Help needed: Highlighting text in PDFs seems to mess up OCR'd text

xurc · October 25, 2020, 8:16am

Hello,

Recently I started annotating PDFs in DEVONthink. I just noticed today that the OCR’d text became messed up:

Notice that in the screenshot,

The Content column in the inspection pane displays all highlighted text as question marks. When I copy the text from the PDF and paste it elsewhere, the result is messed up too: 􏱊􏱨􏱈􏰙􏱈􏰚
The word count of the document is only 36 words, which belong to the comment I added while annotating

I opened the original PDF (stored outside of DT) and didn’t have those issues,

The PDF was correctly OCR’d. When I copy the text and paste elsewhere, it was displayed correctly.
I imported this PDF into DT again and the word count was around 18,000.
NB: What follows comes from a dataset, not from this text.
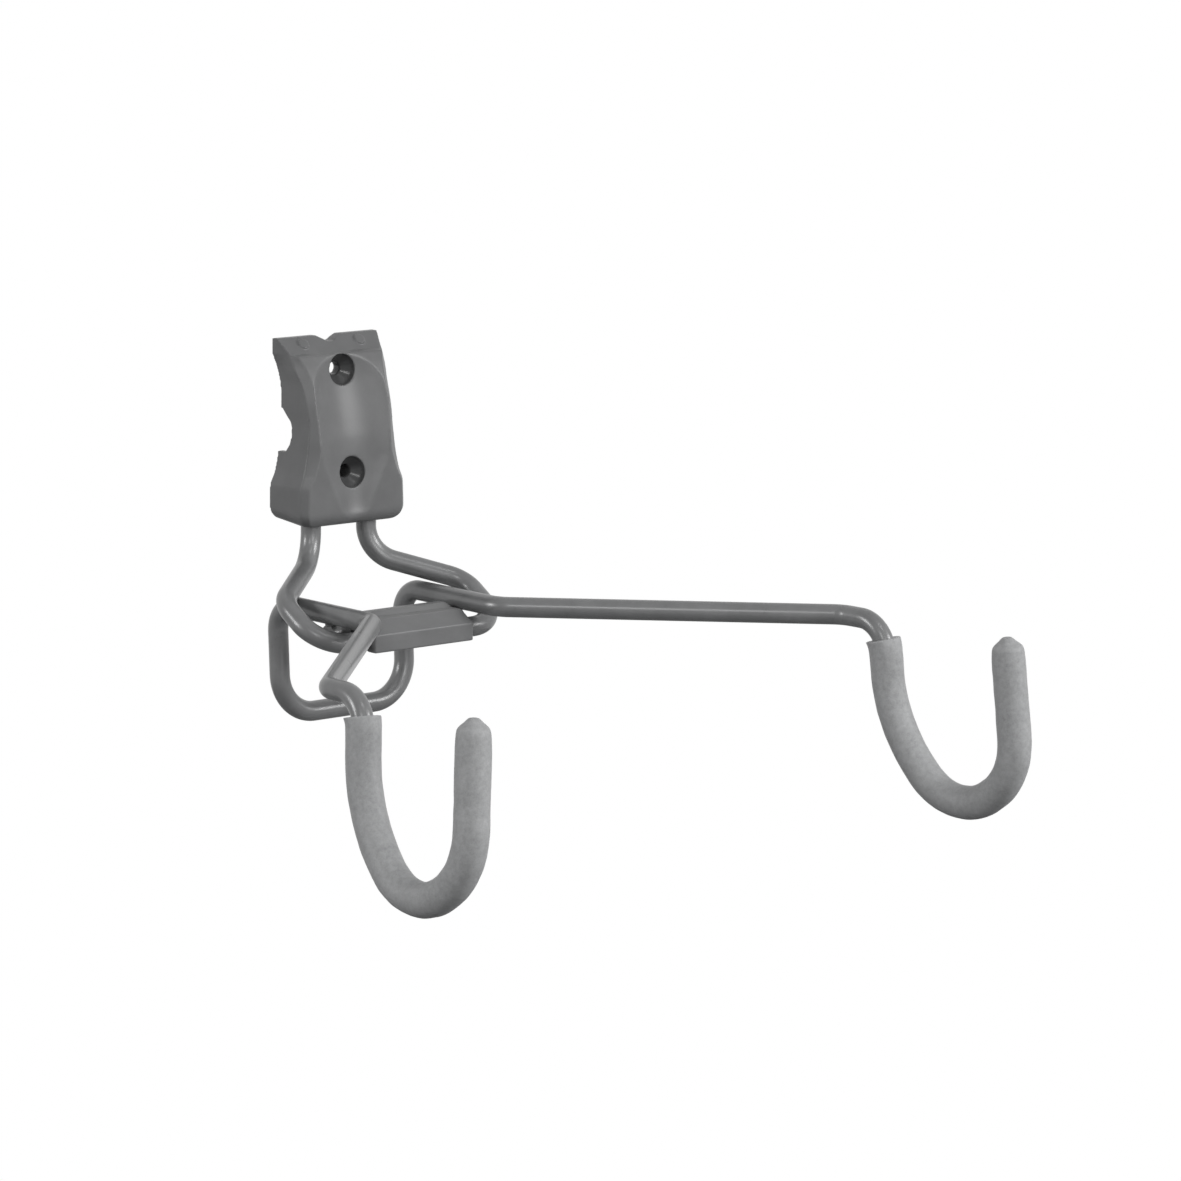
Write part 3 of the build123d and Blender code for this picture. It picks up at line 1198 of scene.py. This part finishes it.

Next, I tried opening the original PDF in PDF Expert for macOS. After adding highlights and comments, I closed the application and opened it again. I could still copy & paste the text correctly.

After those tests, I decided the issues were probably either caused by how DT handled PDF annotations or how I operated DT, so I came here for help. Why is the OCR’d PDF messed up in DT and how do I avoid it in the future? Thanks in advance

rfog · October 25, 2020, 9:34am

I’m not sure if it is related, but sometimes I’ve found that some well recognized OCR PDFs go berserk once you split/add pages, or sometimes on annotation if they have some kind of “security” enabled (password for copy or print, etc) and the program you use does not honors those things.

I think DT honors those stuff, and surely should be generated outside.

xurc · October 25, 2020, 9:47am

@rfog - thanks for sharing your experience!

It sure looked like the OCR’d text layer was completely messed up, although the only two things I did to the PDF were adding highlights and adding comments.

The PDF I was working on didn’t ask for a password when I opened it and afaik there’s no security measures in place.

rfog · October 25, 2020, 10:48am

The PDF I was working on didn’t ask for a password when I opened it and afaik there’s no security measures in place.
[/quote]

It does not need to ask for anything. If the program does not honors, asks nothing and do whatever you tell to do ignoring all security, but then the certificate is broken and the text becomes garbage.

xurc · October 25, 2020, 11:08am

Oh I see. I don’t think I’ve ever worked with protected PDFs and have little idea how they work. Could it be that this specific PDF is protected but I’m not aware of it, and DT happens to not honor the security certificate? I have no idea

Blanc · October 25, 2020, 11:21am

Have you actually OCRd these files (as suggested by your use of the term “OCR’d text”, or are you working with files which have come to you with a text layer already in place?

xurc · October 25, 2020, 11:37am

Hi @Blanc , thanks for helping.

I didn’t OCR the document by myself. It already had a text layer when I first received it, but I could tell it was a scanned and OCR’d document because of the image quality.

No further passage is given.